Bennett: Poland School Trips Will Continue

YERUSHALAYIM

Education Minister Naftali Bennett has made his decision – and as a result, school trips to Poland will continue. “I weight the matter very deeply and decided to continue the trips to Poland,” he said in a statement. “The purpose of the trips is to instill knowledge of the Holocaust in students, and it is the effective way of doing so.”

Bennett had said he would review the policy on the matter in the wake of the storm of opposition in Israel to a Polish law that would prosecute anyone accusing the Polish nation of war crimes during the Holocaust – and the cancellation of a trip by Bennet to Poland several weeks ago after he said that he would “clarify” that the country could not “rewrite history.” As a result, numerous officials called for the trips to be canceled.
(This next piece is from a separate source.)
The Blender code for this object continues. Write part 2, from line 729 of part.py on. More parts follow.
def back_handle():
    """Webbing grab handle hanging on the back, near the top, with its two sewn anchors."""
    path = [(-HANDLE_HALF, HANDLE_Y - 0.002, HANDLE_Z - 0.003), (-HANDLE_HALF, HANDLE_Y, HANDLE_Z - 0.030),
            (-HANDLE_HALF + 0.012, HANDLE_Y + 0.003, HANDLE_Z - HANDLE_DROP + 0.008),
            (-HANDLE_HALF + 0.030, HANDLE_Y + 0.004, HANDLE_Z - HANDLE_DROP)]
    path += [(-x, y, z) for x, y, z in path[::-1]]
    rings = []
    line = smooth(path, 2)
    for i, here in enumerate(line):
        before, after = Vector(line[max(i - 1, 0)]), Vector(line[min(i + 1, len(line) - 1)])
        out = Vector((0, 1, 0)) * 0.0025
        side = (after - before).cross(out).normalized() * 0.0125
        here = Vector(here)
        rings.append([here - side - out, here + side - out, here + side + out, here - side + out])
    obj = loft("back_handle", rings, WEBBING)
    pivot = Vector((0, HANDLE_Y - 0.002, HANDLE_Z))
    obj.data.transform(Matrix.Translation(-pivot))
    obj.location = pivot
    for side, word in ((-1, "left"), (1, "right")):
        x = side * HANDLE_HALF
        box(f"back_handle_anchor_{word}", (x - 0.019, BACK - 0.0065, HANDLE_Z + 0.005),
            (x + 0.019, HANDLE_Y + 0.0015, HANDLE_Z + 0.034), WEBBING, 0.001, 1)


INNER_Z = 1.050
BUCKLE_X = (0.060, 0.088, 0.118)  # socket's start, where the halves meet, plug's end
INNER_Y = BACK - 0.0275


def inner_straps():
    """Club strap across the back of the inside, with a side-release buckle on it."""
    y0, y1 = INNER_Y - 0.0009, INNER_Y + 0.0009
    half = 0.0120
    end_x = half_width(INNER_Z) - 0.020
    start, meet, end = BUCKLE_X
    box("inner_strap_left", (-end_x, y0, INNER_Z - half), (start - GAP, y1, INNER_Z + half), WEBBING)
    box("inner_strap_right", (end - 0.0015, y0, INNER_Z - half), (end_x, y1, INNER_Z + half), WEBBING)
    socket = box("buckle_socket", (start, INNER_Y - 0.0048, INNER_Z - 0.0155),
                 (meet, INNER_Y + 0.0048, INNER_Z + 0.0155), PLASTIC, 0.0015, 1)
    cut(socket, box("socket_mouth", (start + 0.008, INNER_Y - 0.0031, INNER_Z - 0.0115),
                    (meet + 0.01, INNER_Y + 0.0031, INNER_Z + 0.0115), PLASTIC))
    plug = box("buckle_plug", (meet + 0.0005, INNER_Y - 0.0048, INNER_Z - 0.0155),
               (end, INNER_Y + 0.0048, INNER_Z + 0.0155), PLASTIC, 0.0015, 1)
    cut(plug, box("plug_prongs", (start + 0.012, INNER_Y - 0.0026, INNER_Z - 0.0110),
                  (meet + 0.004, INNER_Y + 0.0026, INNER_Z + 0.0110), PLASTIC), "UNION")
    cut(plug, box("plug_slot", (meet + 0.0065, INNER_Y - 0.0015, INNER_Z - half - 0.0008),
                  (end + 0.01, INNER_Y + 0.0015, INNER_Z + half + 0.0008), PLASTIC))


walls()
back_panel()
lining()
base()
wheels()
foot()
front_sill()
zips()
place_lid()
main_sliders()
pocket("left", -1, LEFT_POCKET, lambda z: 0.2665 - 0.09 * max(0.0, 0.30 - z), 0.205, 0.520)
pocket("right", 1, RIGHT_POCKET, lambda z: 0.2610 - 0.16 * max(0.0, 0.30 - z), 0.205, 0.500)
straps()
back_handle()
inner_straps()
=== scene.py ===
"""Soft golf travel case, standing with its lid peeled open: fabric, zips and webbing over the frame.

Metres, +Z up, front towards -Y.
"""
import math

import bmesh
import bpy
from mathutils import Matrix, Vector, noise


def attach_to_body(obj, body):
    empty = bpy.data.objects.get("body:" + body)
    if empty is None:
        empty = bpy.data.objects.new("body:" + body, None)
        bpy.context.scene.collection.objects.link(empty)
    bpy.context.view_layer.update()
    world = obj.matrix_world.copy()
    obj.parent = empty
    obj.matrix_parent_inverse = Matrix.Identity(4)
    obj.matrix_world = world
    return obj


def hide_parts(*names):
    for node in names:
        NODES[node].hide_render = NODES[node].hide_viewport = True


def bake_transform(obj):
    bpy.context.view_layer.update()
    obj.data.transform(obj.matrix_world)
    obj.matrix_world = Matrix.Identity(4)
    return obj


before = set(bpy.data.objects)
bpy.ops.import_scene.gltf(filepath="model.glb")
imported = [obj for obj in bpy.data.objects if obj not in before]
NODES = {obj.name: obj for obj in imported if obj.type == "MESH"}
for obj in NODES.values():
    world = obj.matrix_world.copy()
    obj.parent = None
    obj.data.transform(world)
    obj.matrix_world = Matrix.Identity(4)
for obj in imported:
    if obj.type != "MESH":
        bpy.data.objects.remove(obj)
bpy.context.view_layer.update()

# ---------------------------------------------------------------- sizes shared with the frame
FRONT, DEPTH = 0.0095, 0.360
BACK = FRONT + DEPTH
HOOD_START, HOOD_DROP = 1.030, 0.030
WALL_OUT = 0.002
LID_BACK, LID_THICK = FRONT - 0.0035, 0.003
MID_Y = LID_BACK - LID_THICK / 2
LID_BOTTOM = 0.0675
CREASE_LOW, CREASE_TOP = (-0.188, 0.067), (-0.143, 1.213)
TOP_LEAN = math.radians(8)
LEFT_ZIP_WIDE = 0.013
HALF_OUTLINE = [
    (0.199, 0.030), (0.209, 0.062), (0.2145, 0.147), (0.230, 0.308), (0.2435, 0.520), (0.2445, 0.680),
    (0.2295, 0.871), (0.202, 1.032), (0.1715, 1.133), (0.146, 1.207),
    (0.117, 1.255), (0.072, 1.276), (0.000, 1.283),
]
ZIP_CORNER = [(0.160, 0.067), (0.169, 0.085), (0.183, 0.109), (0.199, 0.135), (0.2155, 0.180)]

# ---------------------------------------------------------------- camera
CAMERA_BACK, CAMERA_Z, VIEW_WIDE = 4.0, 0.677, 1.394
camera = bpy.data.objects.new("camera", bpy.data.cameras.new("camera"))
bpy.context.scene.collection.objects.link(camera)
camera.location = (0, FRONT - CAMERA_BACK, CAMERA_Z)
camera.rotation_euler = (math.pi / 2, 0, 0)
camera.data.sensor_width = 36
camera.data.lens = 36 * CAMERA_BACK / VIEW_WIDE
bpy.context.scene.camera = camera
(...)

Yerushalayim deputy mayor Yael Antebi urged Bennett to cancel the annual March of the Living event, and hold a major Holocaust commemoration in Israel. The March of the Living sees young people and adults from the U.S., Israel, and Europe visiting the death camps of Poland and Europe on Holocaust Memorial Day, arriving in Israel a week later, in time for Israel Independence Day. Along with that event, most Israeli public and state religious high schools hold annual trips for junior or senior students to Poland, where they tour the sights associated with the Holocaust.

Those trips, along with the March of the Living, have for years been a matter of great debate in the Israeli education system, with advocates saying that the experiential aspects of the trips deliver a clear message about the Holocaust and Jewish survival throughout the ages, while opponents decry the large amounts of money that the government and Jewish groups around the world spend on the trips, which are a mainstay of Poland’s tourism economy.

Antebi, in a letter to Bennett, described both sides of the argument, but in the wake of the new law passed by the Polish legislature that would forbid assigning blame to the Polish nation for the events of the Holocaust, the argument favors those opposed to the trips. “This is an opportunity for the government and the Educational Ministry to stop paying for these trips, and at the same time to establish an experience that will teach students the significance of the Holocaust right here in Israel.”

The fact that Israel is transferring large sums of money to Poland is morally wrong, she wrote. “The Poles were the partners of the Nazis, and as such we are not allowed to provide them with economic support – especially in the guise of paying for trips to the death camps. It is not by accident that the Germans set up nearly all the death camps in Poland. They knew there would be no opposition.”